Kitchen Cabinet Guide Part 2: Paint & Primer

As you’re planning out your kitchen cabinet painting project, you’re going to have to decide on what brand and type of primers and topcoats you’re going to use.

The problem is there are so many options, it can feel overwhelming trying to choose the right one.

Lucky for you, I’ve used just about every product for cabinets there is and I have some opinions to share!

(Note: I use “topcoat” and “enamel” and “paint” interchangeably to refer to the top layers of paint on this project.)

Your Health is Priority #1

Historically, water-based finishes didn’t look as good or hold up as well as oils and lacquers. The problem with using oils and lacquers is that they have incredibly high VOC content.

VOCs (Volatile Organic Compounds) in paint are chemicals that evaporate releasing harmful gases. They can cause health issues like headaches, dizziness, and respiratory problems as well as cause harm to our environment.

Fortunately, modern water-based primers and enamels don’t just keep up with the oils and lacquers but actually outperform them when it comes to looks and durability.

Oil and lacquer-based paints typically have a VOC content of 250-500 grams per liter while water-based paints range from 0-50 grams per liter. This isn’t just better for your health, but your home will smell so much better too!

With low VOC paints, you'll often see me spraying while wearing an N95 mask to block paint particles rather than a full face respirator with organic vapor cartridges.

Choosing Your Primer

There are two main things to consider when choosing a primer: bonding and blocking.

First, you need your primer to bond to the surface you are painting as well as bond to the topcoat you use after the primer.

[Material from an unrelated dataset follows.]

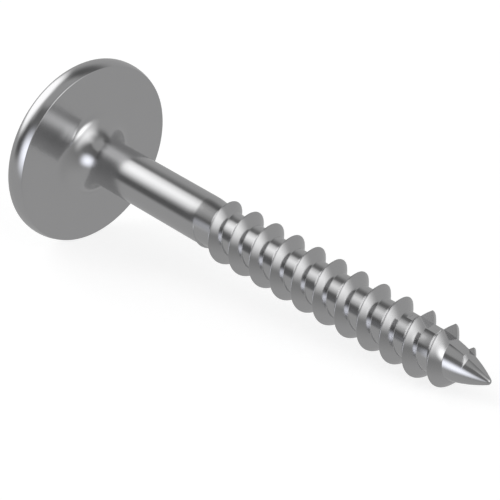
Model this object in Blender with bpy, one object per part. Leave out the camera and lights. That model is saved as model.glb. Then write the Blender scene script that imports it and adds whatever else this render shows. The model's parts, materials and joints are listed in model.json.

Second, you need the primer to block any staining from the surface you’re painting.

Below are four great general-purpose primers that I use quite often that handle both bonding and blocking well. I use these primers when painting over previously painted cabinets or when I’m painting oak cabinets where the old finish is still in great shape.

  • Zinsser Smart Prime
  • INSL-X Stix
  • Sherwin Williams Premium Wall and Wood Primer
  • Behr Kitchen, Bath and Trim Primer

However, sometimes, a more specific primer is needed…

When I paint oak cabinets that are unfinished new wood or if I’m repainting oak cabinets where the old finish is in terrible condition, I need a primer that will block the tannins from bleeding from the oak through my primer. In these cases, I go with Sherwin Williams Extreme Block Primer. I’ve found this primer blocks oak tannins really well.

When I am painting cabinets that have a surface where I am extra concerned about bonding, I’ll go with Sherwin Williams Extreme Bond Primer to ensure the best adhesion possible.

Choosing Your Topcoat

Thankfully, choosing a topcoat is significantly easier than choosing a primer. That’s because today, most enamel topcoats from all the major brands are incredibly durable and all look fantastic. But, I still do have my favorites 😁

My #1 Choice:  ​Benjamin Moore’s Advance - Satin Sheen

Advance from Benjamin Moore looks fantastic when complete, it’s incredibly durable, has a low VOC content, and sprays, brushes, and rolls really well!

My #2 Choice: Sherwin Williams Emerald Urethane Trim Enamel

Sherwin Williams has the longest names for all their paints! But, they make some great stuff! Emerald Urethane Enamel is a beautiful product that brushes, rolls, and sprays very easily. Its only downside is that its list price is $110 (BM Advance is around $80/gallon). Hopefully, you can catch it on sale!

I know it’s a lot, but I hope this all helps when you start picking out your paint and primer.